Poco más de un año después del inicio de la pandemia, la evidencia es abrumadora. Los Estados Unidos, con 560.000 muertes, y el Reino Unido, con 126.000 (el mayor de Europa), están considerados entre los países que peor han manejado la pandemia. El hecho que entre los países más afectados estén dos de los más ricos y, en teoría, los mejor equipados para hacer frente a una pandemia refleja algo muy equivocado en la gobernanza de estas potencias anglosajonas. Los mejores recursos científicos y médicos, son, al final, solo tan buenos como los responsables de las decisiones nacionales los hacen ser. La falta de una acción temprana de los Estados Unidos puede ser “el mayor fracaso de la inteligencia en la historia de los Estados Unidos” (Zenko 2020) de la mano con fallas lamentables al más alto nivel de la conducción gubernamental. La estrategia seguida por el gobierno del Reino Unido fue igualmente errática, llevando al resultado de marras. ¿Dónde está la alegada ventaja en materia de experiencia diplomática, de sistemas de inteligencia, de gestión de políticas públicas, así como de capacidad estatal, supuestamente ausentes en las potencias emergentes, pero abundantes en las potencias occidentales tradicionales?
A su vez, China, donde se originó el covid-19, y pese a su mal manejo inicial, lo logró controlar rápidamente, y exhibe cifras de muertes inferiores a los 5.000. Algo similar puede decirse de varios otros países del Este y el Sudeste Asiático, que con medidas preventivas aplicadas a tiempo y alta disciplina social lograron lo que las potencias occidentales no pudieron: mantener a raya al virus.

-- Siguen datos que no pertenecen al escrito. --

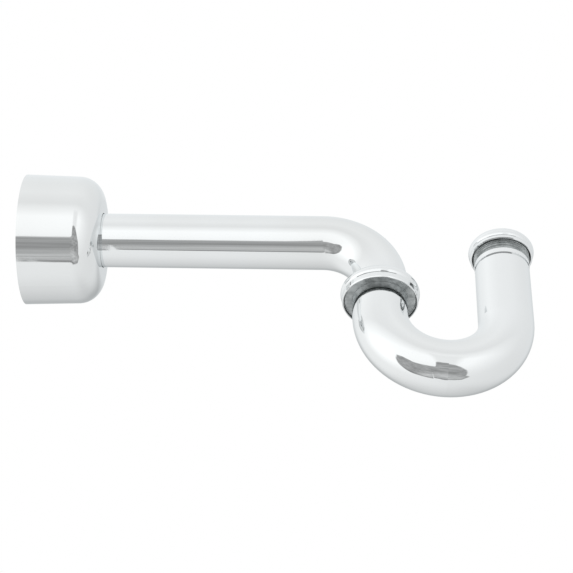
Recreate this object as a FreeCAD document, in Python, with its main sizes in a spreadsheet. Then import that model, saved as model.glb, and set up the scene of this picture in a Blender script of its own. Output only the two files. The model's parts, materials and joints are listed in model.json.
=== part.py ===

Los rápidos avances en vacunación de su población, tanto en Estados Unidos como en el Reino Unido en los primeros meses de 2021 compensaron en alguna medida su desastroso manejo de la pandemia. Sin embargo, ambos países están entre los grandes perdedores del annus horribilis que fue 2020. Este balance negativo se vio acentuado por la desigual dinámica que adquirió la distribución de vacunas contra el virus en el mundo. Las potencias occidentales, exhibiendo un “nacionalismo vacunatorio” exacerbado, se negaron a compartirlas con los países en vías de desarrollo, hasta haber vacunado a toda su población, lo que contrasta con la política seguida por países como China, Rusia e India (Heine 2021). Ello subrayó el creciente comportamiento autorreferente de Estados Unidos, ajeno a toda pretensión de liderazgo y de asumir los costos de conducción propios de las potencias hegemónicas en el orden internacional, prueba al canto de la crisis del orden internacional liberal y la transición a uno muy diferente, algunos dirían post-occidental.